CM6.{1-2,4} | CM6.{1-2,4} | Statistical Data Workflow — Summary & Reflection

KEY TAKEAWAYS

This module has walked you through the complete statistical data workflow as practised in community medicine:

Research question formulation (CM6.1): A SMART, PICO-structured research question is the starting point of every investigation — it determines design, variables, and analysis before any data are collected.

Types of data (CM6.2, CM6.4): Variables are classified by scale (nominal → ordinal → interval → ratio) and discreteness (discrete vs continuous). Scale of measurement determines which statistics and tests are valid.

Sampling techniques (CM6.4): When a census is impractical, probability sampling ensures representativeness. The five techniques — simple random, stratified, systematic, cluster, and multistage — are matched to the research context, with multistage sampling most common in large national surveys.

Classification and presentation (CM6.2): Raw data are organised into frequency distributions and presented as histograms (continuous), bar charts (discrete/categorical), pie charts (proportions), or ogives (cumulative). Histogram vs bar chart is a high-yield distinction.

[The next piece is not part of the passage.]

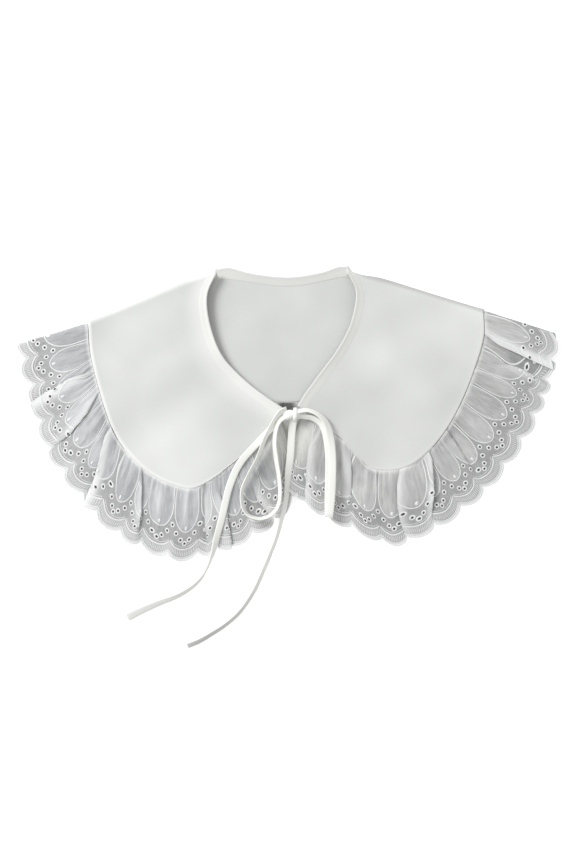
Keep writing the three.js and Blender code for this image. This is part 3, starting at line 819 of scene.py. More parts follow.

Descriptive statistics (CM6.4): Central tendency (mean for symmetric data, median for skewed/ordinal) and dispersion (SD for spread of individuals, SE for precision of the mean, CV for relative variability, IQR for skewed data) together characterise a distribution. The SD–SE distinction is clinically and statistically critical.

In the next module, these descriptive skills feed directly into hypothesis testing, probability distributions, and tests of significance — the inferential engine of community medicine research.

REFLECT

Return to the district civil surgeon's challenge in the hook: she has data from 200 households in a district of 40,000 families. Using the concepts from this module, consider: Which sampling method would give the most representative 200 households from a district spanning both urban and rural areas? If the neonatal weight data are skewed because of a few severely growth-restricted infants, should she report the mean or median birth weight to the health committee, and why? And if she wants to compare variability in neonatal weight across two talukas that have different mean weights, which measure of dispersion is most appropriate? Jot down your answers, then discuss with a classmate: do you agree on all three choices? If not, what is the reasoning behind each position?